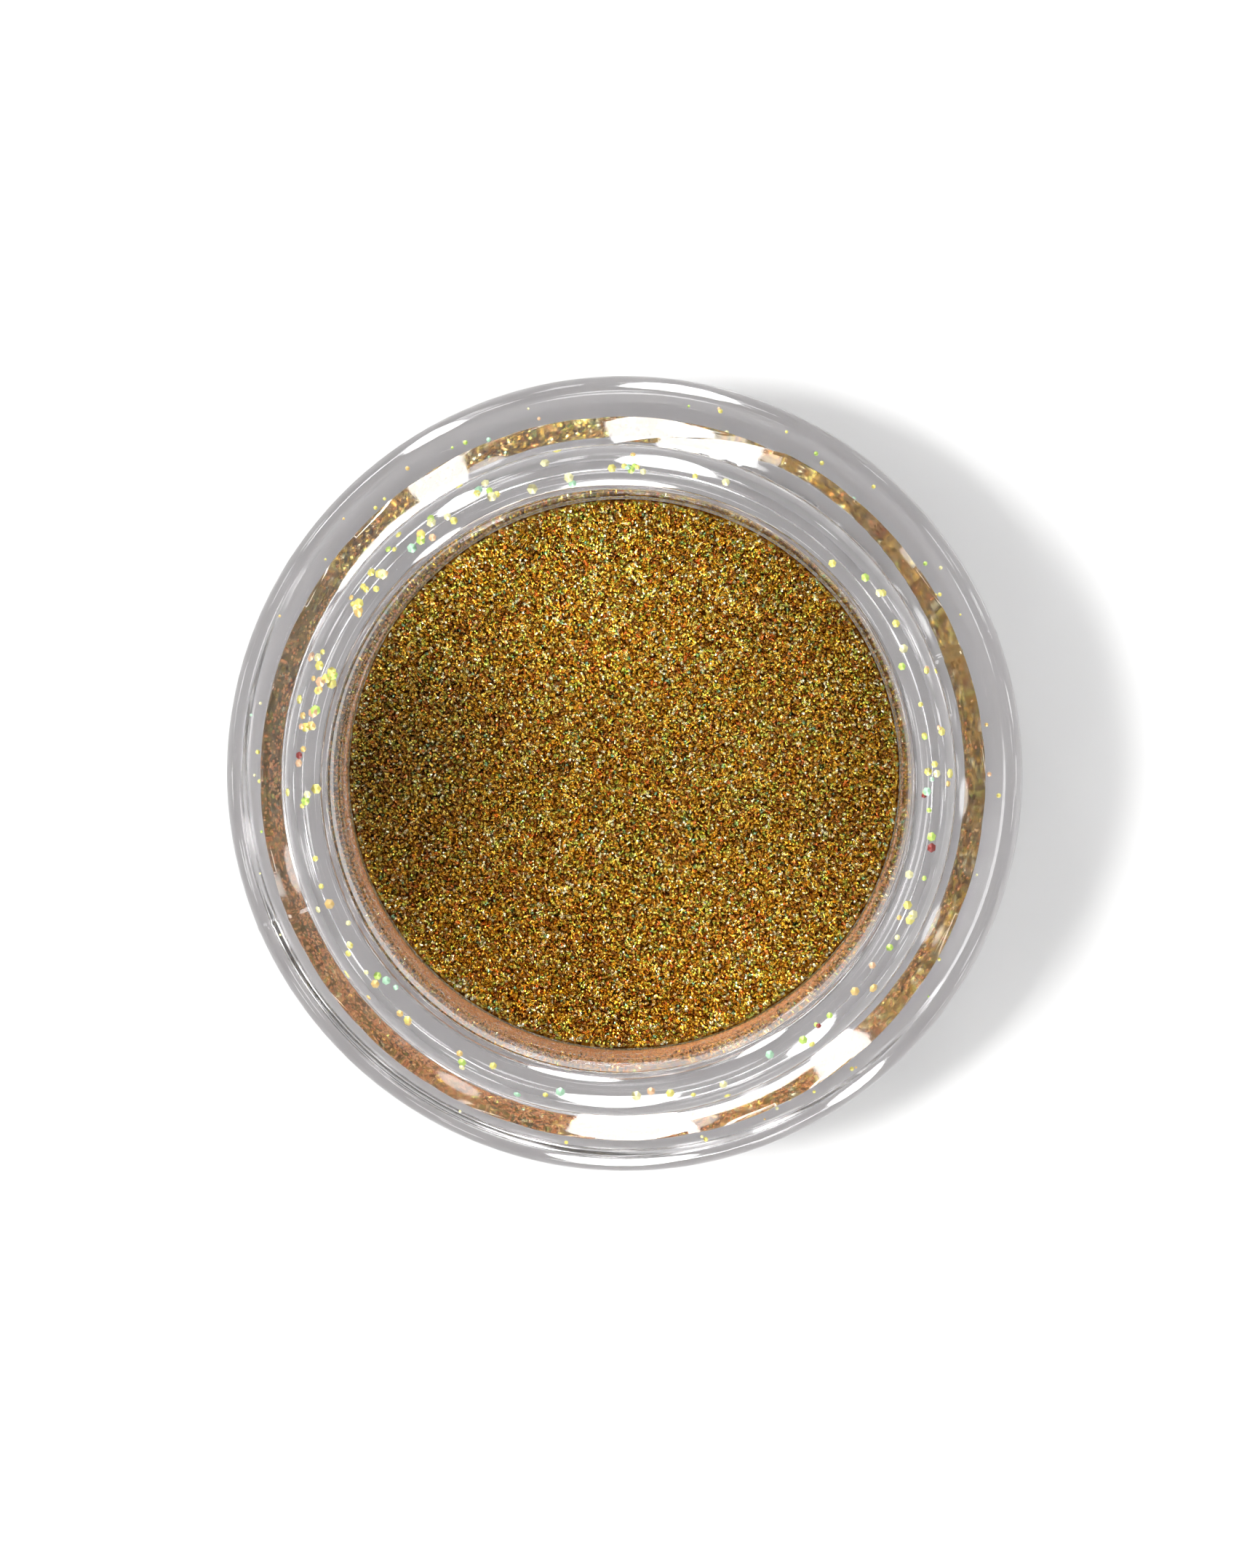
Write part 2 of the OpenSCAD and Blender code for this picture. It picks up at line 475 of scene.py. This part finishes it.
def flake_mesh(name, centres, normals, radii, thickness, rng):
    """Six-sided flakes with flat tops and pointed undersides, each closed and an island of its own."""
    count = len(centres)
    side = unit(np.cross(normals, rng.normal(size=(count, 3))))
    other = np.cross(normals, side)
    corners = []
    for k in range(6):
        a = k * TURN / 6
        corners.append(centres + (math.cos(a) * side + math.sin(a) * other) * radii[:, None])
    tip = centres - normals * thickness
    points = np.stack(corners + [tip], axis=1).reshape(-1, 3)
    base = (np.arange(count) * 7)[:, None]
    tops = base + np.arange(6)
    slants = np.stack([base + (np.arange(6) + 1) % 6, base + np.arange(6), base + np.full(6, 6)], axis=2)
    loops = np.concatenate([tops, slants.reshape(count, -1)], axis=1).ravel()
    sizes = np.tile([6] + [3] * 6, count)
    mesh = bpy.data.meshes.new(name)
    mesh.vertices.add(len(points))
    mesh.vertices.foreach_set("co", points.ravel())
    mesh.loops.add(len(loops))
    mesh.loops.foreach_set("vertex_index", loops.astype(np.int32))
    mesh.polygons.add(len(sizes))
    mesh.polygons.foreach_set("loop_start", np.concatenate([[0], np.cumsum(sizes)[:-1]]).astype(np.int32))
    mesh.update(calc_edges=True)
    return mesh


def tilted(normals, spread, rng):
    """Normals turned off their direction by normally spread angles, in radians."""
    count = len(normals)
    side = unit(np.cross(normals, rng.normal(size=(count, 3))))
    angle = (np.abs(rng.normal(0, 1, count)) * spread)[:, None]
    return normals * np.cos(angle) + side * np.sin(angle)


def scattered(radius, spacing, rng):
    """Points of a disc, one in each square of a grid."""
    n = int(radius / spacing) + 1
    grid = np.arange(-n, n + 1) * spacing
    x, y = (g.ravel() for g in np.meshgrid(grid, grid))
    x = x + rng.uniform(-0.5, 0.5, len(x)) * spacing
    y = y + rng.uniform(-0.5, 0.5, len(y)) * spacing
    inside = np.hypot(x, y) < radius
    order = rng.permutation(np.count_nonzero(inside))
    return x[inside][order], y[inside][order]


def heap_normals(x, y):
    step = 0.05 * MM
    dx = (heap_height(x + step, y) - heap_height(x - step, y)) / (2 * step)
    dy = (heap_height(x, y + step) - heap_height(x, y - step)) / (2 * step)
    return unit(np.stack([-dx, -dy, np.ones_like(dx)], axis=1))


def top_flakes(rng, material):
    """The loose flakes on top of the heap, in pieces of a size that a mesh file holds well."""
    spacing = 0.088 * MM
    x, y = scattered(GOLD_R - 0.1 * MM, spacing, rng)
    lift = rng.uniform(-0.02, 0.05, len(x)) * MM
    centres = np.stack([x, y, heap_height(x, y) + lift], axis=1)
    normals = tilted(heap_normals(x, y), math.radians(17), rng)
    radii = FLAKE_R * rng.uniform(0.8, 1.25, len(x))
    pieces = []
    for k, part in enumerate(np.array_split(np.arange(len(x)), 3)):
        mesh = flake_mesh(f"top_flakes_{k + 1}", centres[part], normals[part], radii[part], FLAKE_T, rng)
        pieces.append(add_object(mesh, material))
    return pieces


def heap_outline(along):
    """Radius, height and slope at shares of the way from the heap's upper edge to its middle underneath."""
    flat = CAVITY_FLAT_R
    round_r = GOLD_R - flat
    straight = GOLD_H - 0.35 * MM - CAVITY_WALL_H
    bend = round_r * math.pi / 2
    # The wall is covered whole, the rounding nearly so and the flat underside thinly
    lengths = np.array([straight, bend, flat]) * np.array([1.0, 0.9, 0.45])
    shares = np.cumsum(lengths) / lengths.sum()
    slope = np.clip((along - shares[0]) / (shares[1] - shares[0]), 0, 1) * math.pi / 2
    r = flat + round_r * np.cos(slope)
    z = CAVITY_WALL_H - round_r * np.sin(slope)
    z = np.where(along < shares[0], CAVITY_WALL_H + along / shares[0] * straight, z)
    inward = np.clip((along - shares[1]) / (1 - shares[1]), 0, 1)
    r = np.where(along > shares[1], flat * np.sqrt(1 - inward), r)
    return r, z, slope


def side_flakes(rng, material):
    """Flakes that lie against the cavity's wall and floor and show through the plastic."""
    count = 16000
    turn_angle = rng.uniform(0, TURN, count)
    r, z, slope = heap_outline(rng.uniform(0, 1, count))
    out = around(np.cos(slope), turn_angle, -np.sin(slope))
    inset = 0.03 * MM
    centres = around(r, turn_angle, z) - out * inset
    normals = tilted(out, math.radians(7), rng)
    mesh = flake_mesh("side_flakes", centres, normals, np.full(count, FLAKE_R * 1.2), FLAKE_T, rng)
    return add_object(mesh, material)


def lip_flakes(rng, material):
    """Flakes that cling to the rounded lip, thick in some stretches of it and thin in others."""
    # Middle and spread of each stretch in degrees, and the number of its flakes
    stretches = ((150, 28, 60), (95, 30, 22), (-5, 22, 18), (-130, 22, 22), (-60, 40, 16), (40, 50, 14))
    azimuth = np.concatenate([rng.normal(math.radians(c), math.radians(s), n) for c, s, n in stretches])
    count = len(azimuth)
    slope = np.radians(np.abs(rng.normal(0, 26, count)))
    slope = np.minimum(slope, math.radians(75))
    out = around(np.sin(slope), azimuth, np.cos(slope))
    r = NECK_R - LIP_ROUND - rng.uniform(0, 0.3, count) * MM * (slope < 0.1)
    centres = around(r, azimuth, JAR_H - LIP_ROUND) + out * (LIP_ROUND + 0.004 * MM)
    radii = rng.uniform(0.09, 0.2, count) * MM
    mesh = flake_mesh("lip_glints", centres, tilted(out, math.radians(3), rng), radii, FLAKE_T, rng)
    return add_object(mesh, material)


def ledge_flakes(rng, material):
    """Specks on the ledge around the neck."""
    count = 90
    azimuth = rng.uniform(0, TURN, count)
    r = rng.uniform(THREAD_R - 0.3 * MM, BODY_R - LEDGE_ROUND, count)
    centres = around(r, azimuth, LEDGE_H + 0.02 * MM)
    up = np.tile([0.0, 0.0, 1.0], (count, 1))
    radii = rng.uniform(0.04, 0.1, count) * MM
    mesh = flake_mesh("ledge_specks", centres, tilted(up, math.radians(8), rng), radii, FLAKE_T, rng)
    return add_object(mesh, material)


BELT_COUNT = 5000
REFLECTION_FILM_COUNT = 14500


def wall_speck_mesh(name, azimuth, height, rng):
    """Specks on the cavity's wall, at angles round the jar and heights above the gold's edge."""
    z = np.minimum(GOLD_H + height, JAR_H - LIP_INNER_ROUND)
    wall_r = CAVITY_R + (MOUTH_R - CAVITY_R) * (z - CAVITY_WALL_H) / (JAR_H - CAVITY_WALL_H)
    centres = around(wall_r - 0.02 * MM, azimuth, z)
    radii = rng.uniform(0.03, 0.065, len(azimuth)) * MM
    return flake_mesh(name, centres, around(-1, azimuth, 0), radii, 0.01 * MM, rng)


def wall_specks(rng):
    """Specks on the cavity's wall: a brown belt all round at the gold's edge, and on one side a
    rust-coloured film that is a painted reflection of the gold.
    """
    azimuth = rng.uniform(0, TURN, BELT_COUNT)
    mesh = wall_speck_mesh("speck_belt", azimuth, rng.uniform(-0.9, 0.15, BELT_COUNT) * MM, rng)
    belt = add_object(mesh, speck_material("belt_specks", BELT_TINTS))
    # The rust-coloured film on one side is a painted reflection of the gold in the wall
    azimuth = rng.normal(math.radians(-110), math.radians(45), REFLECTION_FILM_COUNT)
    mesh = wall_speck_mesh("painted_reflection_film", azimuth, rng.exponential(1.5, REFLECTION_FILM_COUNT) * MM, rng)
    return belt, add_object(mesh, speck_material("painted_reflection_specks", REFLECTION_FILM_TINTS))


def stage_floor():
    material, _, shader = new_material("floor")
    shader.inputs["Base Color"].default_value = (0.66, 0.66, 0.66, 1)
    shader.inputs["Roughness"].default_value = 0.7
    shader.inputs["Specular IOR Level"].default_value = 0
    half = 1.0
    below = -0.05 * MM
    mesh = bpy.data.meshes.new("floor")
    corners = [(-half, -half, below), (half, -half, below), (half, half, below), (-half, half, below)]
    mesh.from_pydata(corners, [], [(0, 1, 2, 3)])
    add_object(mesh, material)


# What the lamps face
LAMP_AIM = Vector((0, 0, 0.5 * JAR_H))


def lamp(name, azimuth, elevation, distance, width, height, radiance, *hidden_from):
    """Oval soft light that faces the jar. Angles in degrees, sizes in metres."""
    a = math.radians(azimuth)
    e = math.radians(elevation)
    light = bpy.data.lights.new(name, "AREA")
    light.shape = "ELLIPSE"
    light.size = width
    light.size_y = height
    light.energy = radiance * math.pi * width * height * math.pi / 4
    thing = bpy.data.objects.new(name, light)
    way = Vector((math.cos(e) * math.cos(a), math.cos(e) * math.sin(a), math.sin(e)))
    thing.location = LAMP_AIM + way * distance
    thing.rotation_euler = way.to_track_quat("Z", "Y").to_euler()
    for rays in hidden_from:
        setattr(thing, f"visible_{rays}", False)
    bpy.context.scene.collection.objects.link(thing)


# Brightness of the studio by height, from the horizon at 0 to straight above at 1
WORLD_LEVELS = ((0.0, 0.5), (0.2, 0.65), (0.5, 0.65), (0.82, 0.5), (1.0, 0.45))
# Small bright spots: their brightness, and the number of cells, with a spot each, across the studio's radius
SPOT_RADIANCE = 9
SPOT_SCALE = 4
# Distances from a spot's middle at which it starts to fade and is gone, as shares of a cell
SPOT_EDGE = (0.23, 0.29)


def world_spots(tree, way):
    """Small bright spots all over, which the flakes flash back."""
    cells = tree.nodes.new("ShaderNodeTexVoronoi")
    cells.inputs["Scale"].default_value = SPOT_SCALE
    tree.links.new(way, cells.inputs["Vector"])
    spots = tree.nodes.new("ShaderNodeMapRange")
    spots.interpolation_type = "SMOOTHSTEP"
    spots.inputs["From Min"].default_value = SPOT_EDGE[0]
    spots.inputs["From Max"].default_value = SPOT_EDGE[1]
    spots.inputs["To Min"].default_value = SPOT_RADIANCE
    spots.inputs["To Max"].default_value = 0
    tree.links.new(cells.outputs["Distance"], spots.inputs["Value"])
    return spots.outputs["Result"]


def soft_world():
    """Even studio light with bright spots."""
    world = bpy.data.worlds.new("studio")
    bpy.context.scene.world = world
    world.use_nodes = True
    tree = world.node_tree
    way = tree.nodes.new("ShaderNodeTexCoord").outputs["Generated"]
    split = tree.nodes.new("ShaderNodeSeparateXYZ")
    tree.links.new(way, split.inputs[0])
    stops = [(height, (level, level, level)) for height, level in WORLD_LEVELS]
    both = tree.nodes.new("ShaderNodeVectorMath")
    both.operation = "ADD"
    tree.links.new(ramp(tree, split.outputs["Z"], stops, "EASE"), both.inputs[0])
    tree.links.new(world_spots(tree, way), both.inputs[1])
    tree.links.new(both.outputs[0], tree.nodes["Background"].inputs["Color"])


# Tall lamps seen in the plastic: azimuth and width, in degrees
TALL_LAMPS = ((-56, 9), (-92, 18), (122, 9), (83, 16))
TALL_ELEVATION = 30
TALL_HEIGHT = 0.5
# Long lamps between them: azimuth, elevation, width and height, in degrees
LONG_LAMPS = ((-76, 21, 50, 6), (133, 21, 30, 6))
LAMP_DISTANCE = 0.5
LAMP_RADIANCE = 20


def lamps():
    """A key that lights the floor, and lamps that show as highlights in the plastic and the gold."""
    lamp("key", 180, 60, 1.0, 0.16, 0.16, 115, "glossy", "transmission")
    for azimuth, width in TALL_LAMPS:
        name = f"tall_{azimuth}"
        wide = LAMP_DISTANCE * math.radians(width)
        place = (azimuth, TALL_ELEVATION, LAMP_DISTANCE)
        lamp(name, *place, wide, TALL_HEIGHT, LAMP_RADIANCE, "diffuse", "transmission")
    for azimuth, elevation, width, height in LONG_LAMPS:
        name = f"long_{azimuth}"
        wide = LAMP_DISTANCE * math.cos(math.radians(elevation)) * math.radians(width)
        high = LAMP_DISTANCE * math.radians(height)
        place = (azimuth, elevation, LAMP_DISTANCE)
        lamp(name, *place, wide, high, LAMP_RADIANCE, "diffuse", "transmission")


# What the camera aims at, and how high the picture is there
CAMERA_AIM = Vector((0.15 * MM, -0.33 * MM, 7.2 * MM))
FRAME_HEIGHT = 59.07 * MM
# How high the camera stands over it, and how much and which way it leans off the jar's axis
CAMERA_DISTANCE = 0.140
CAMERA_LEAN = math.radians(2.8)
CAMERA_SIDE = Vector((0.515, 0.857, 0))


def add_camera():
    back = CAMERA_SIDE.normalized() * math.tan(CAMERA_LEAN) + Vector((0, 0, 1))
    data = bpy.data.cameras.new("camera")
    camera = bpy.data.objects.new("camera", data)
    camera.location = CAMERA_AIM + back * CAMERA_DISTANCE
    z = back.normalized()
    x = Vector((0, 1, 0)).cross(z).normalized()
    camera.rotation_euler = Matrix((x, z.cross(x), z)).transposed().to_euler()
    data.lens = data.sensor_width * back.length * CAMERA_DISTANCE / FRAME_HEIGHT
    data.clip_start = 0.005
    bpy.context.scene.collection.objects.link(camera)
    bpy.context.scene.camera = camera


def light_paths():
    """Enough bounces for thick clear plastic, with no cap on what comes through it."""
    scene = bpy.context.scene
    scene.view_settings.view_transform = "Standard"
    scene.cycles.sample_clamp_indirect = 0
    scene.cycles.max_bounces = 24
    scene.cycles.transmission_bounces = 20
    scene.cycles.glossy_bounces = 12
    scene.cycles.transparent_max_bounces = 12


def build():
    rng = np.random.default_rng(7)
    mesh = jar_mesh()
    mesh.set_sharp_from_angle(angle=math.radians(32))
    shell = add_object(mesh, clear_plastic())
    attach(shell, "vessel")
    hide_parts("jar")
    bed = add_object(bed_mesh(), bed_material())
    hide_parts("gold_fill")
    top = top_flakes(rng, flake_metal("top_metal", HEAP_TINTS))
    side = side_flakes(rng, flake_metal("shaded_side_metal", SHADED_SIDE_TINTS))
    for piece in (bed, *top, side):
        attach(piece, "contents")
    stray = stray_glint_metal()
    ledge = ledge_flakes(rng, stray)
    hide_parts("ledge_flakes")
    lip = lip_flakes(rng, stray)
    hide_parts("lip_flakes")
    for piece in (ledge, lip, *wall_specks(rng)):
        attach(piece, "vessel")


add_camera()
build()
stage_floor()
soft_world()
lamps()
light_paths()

######

### OBJECTIVE
Copy all lines from the material that hold "picture".

### RESULT OF THE TASK
Write part 2 of the OpenSCAD and Blender code for this picture. It picks up at line 475 of scene.py. This part finishes it.
# What the camera aims at, and how high the picture is there